Of course, when you’re trying to build a studio of 800 people, not every new hire can be a 20-year veteran of the industry. But the value of a developer to the studio can’t be sufficiently measured by number of games shipped or years of experience.

“You see that they have that passion for games and they’re really excited and the potential is there,” Raymond said. “So even though they’re not bringing experience to the team, they bring extra excitement, new perspectives, maybe more insight into the gamer we’re trying to target because us old fogeys who’ve been making games for 20 years aren’t necessarily in line with the target market for our game.”

With the studio’s foundation laid and its first game out the door, one might think the hard part is over.
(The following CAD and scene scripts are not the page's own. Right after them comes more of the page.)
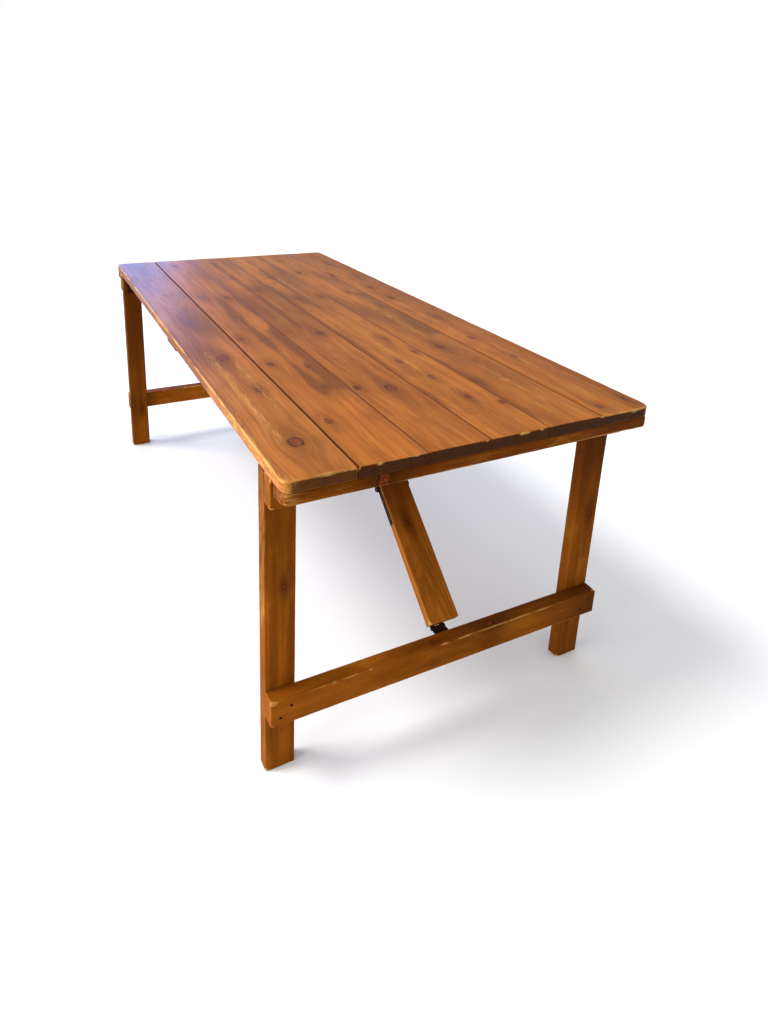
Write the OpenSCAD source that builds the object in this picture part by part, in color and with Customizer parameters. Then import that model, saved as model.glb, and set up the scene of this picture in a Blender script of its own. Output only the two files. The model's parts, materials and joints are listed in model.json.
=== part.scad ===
// Plank-topped folding table.
// Two leg frames hinge inwards under the boards.
// Each frame is held open by a knee brace.
// Units mm, +X along the boards, +Z up.
// The origin is on the floor under the middle of the top.

/* [Table top] */
// Length of the boards
length = 1930; // [1800:10:2100]
// Width over all the boards
width = 900; // [840:10:960]
// Height of the top surface from the floor
height = 760; // [740:5:780]
// Number of boards side by side
board_count = 6; // [6:1:6]
// Thickness of a board
board_thick = 26; // [20:1:30]
// Gap between neighbouring boards
board_gap = 0.8; // [0.4:0.1:2]
// Wider open seam beside the first board
seam_gap = 2.6; // [0.8:0.1:4]
// Small bevel along a board's long edges
board_bevel = 1.0; // [0.5:0.1:2]
// Bevel on the outer edges of the top
edge_bevel = 2.5; // [1:0.5:5]
// Radius of the four corners in plan
corner_radius = 16; // [4:1:20]

/* [Battens] */
// Width of an end batten
end_batten_width = 62; // [50:1:80]
// Thickness of an end batten
end_batten_thick = 25; // [18:1:30]
// Width of the middle batten
mid_batten_width = 120; // [80:5:130]
// Thickness of the middle batten
mid_batten_thick = 20; // [16:1:25]
// Distance of the middle batten from the centre
mid_batten_x = 20; // [0:5:25]
// How far the middle batten stops short of each side
mid_batten_inset = 8; // [0:1:20]

/* [Leg frames] */
// Distance from table end to a leg's outer face
leg_setback = 100; // [90:1:110]
// Thickness of a leg along the table
leg_thick = 33; // [28:1:40]
// Width of a leg across the table
leg_width = 67; // [55:1:80]
// Width over both legs of a frame
frame_width = 887; // [820:1:890]
// Sideways offset of the frames
frame_shift = -6.5; // [-6.5:0.5:6.5]
// Thickness of the rails along the table
rail_thick = 36.5; // [30:0.5:38]
// Height of the top rail
rail_height = 65.5; // [50:0.5:75]
// Height of the stretcher
stretcher_height = 64; // [50:1:75]
// Height of the stretcher's underside from the floor
stretcher_z = 154; // [140:1:170]

/* [Knee brace] */
// Width of the wooden strut across the table
strut_width = 80; // [60:1:90]
// Thickness of the strut
strut_thick = 22; // [20:1:24]
// Depth of the knee pivot in from the strut's rear face
knee_depth = 6; // [5:0.5:7]
// Steel bar height
bar_height = 15; // [12:1:16]
// Steel bar thickness
bar_thick = 5; // [3:0.5:6]
// Length of the steel plates let into the strut's sides
plate_length = 120; // [90:1:150]
// Width of those plates, from the strut's rear face
plate_width = 18; // [14:0.5:18.5]

/* [Hardware] */
// Hinge width along its pin
hinge_width = 37; // [30:1:45]
// Thickness of a hinge leaf
leaf_thick = 2.5; // [2:0.1:3]
// Length of a hinge leaf
leaf_length = 56; // [45:1:60]
// Outer radius of a hinge knuckle
knuckle_r = 4.5; // [4:0.5:5]
// Radius of a hinge pin
hinge_pin_r = 2.5; // [2:0.1:3]
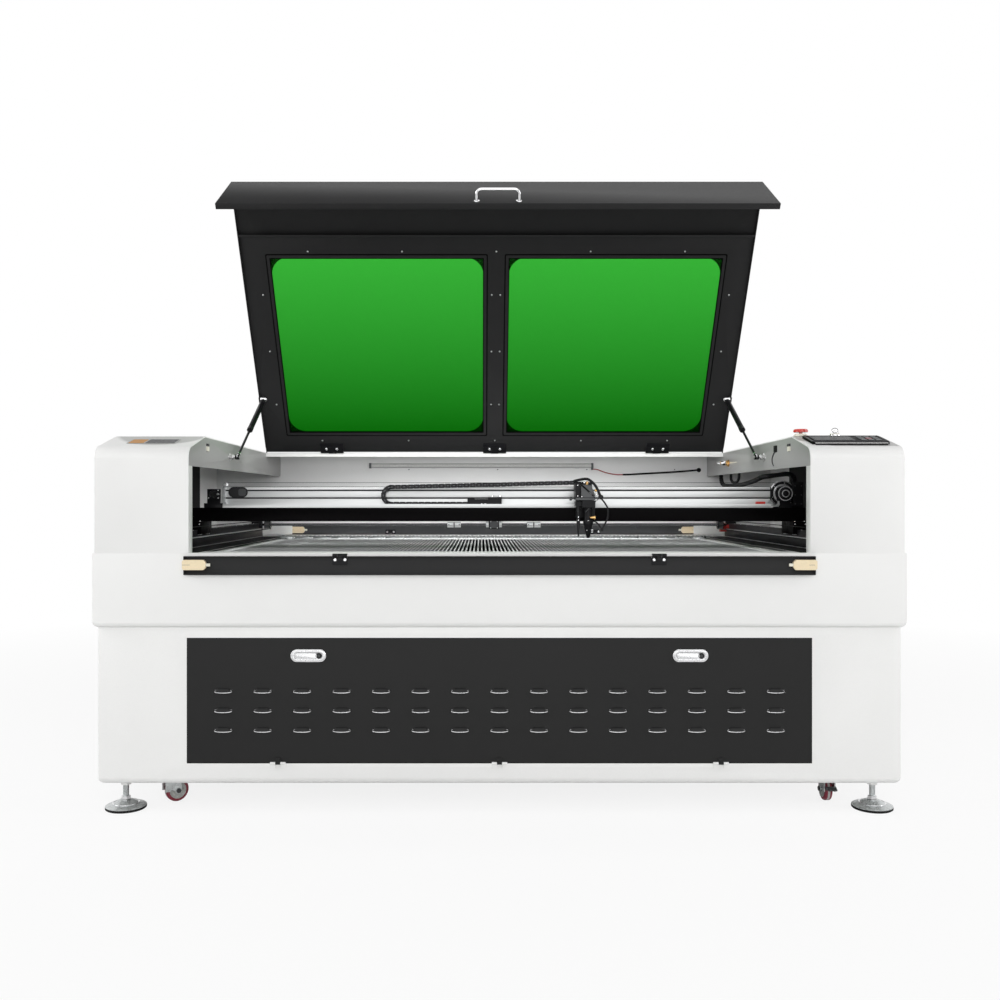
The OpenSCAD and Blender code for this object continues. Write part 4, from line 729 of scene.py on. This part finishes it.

But there are still about 500 more jobs to create, and possibly more. Outside of meeting Ubisoft’s obligations to Ontario, Raymond said there’s no target size for Ubisoft Toronto, and no cap in place. To give some idea of how big such an operation can get, Ubisoft Montreal currently employs about 2,000 people. Right now the studio is working on Blacklist post-launch content, has five new projects (including at least one new intellectual property) starting up, and the Splinter Cell brand stewardship is only going to get more complicated as work on the feature film adaptation starring Tom Hardy ramps up.

“It’s gotten crazier,” Raymond said. “I wouldn’t have thought it would, but I guess this is always the way it goes. You always think the stuff you’re in is The Big One and once you’re past it, it will be smoother sailing.”